_STATED EXERCISE_
In the listing that follows, locate the line containing "const skinNormals = pointNormals();" and the line containing "in imported if". Retype exactly those two lines and every line between them, and nothing more.
* start *
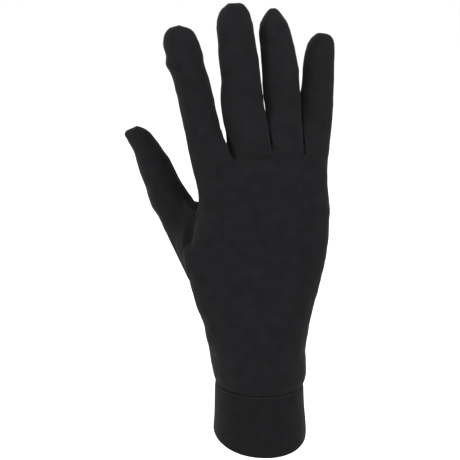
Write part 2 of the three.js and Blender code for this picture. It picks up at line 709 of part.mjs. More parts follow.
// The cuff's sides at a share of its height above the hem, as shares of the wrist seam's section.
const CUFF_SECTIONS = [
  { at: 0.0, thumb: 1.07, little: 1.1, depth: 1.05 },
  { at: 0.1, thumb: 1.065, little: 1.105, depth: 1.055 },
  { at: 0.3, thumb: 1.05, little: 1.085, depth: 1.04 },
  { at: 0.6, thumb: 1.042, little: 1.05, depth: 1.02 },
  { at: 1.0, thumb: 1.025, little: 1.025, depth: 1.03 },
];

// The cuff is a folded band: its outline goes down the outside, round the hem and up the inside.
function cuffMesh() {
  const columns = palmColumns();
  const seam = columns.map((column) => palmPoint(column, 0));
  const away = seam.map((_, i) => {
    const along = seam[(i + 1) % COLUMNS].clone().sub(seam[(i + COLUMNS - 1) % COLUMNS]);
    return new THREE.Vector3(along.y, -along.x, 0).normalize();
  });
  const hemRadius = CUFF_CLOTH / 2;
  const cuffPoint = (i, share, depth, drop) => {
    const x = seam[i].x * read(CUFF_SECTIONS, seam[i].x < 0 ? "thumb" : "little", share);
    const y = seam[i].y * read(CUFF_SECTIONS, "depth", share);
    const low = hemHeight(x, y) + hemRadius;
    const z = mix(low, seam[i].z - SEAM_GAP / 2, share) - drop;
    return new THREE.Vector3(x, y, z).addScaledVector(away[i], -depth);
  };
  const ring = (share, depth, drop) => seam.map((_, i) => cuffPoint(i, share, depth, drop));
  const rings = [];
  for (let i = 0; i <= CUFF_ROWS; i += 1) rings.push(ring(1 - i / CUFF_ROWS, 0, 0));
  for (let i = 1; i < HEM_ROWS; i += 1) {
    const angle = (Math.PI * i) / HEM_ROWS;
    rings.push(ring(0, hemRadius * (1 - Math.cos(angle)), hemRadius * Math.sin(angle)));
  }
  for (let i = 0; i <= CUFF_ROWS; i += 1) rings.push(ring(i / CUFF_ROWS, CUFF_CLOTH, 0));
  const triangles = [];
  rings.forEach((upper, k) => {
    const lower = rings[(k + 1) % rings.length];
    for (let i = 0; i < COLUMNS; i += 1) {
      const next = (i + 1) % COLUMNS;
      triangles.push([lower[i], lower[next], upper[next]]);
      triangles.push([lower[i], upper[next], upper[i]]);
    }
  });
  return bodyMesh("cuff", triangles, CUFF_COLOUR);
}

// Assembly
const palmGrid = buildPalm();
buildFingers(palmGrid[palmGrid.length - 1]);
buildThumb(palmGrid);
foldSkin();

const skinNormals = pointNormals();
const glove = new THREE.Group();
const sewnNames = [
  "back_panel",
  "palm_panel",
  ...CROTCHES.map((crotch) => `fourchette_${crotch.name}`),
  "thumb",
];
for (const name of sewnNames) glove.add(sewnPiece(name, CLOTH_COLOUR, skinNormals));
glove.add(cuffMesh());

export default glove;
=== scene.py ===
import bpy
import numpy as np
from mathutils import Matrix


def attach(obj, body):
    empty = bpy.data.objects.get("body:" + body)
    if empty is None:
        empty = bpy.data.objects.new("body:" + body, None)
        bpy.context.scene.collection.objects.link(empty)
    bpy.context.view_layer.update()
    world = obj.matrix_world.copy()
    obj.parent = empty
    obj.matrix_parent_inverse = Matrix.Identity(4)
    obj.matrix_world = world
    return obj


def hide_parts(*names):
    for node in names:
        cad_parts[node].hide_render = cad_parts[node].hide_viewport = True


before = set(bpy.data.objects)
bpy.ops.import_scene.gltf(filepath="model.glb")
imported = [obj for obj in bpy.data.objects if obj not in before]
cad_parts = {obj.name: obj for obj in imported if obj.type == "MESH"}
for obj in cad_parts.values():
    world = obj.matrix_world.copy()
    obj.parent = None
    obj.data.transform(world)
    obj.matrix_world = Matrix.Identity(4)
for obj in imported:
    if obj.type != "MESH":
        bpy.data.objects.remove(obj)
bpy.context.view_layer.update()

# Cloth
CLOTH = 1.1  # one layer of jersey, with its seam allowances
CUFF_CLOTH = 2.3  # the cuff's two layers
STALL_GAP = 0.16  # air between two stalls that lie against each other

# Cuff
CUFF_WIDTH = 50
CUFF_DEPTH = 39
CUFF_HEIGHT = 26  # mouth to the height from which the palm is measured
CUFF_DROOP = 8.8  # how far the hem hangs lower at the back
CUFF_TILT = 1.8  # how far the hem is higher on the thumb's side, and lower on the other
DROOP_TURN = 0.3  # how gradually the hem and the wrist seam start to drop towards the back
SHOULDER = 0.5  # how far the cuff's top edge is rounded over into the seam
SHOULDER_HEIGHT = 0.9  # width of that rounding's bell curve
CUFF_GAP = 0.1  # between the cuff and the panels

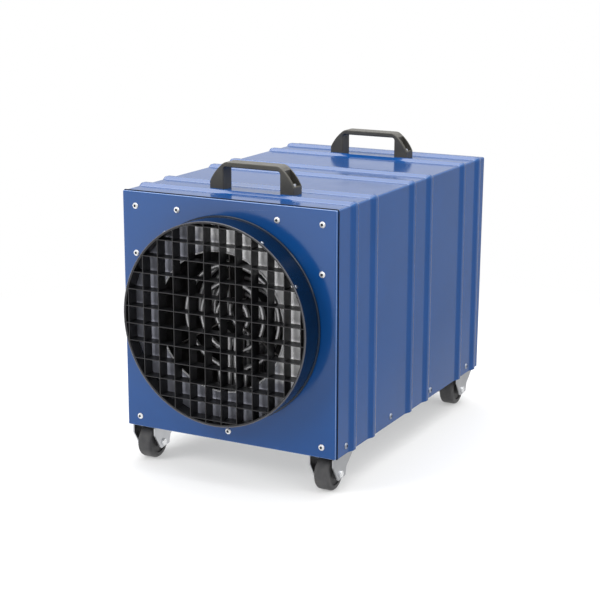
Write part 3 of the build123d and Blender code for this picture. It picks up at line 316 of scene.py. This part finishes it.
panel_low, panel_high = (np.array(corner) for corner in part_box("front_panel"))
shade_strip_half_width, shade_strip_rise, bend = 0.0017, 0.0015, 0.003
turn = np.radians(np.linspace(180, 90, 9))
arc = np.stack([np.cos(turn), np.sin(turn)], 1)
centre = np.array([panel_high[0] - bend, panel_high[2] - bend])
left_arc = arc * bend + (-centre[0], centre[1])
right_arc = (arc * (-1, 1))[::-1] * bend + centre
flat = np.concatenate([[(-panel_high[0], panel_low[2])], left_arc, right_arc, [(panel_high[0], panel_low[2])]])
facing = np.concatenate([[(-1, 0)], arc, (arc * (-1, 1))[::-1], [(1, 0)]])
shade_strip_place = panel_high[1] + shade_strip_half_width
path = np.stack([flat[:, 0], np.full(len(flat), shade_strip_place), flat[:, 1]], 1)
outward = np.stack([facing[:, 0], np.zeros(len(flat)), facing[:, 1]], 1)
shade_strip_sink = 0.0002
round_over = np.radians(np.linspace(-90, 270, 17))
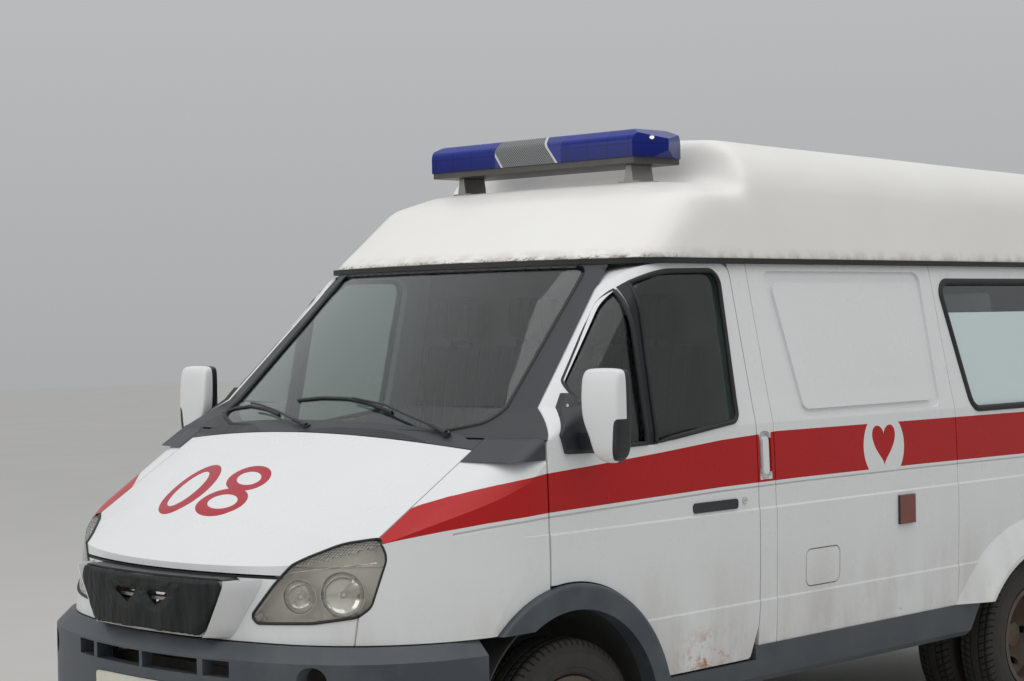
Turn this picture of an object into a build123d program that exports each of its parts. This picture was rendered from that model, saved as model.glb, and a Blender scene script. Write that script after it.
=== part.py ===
* end *
_TASK RESPONSE_
const skinNormals = pointNormals();
const glove = new THREE.Group();
const sewnNames = [
  "back_panel",
  "palm_panel",
  ...CROTCHES.map((crotch) => `fourchette_${crotch.name}`),
  "thumb",
];
for (const name of sewnNames) glove.add(sewnPiece(name, CLOTH_COLOUR, skinNormals));
glove.add(cuffMesh());

export default glove;
=== scene.py ===
import bpy
import numpy as np
from mathutils import Matrix


def attach(obj, body):
    empty = bpy.data.objects.get("body:" + body)
    if empty is None:
        empty = bpy.data.objects.new("body:" + body, None)
        bpy.context.scene.collection.objects.link(empty)
    bpy.context.view_layer.update()
    world = obj.matrix_world.copy()
    obj.parent = empty
    obj.matrix_parent_inverse = Matrix.Identity(4)
    obj.matrix_world = world
    return obj


def hide_parts(*names):
    for node in names:
        cad_parts[node].hide_render = cad_parts[node].hide_viewport = True


before = set(bpy.data.objects)
bpy.ops.import_scene.gltf(filepath="model.glb")
imported = [obj for obj in bpy.data.objects if obj not in before]
cad_parts = {obj.name: obj for obj in imported if obj.type == "MESH"}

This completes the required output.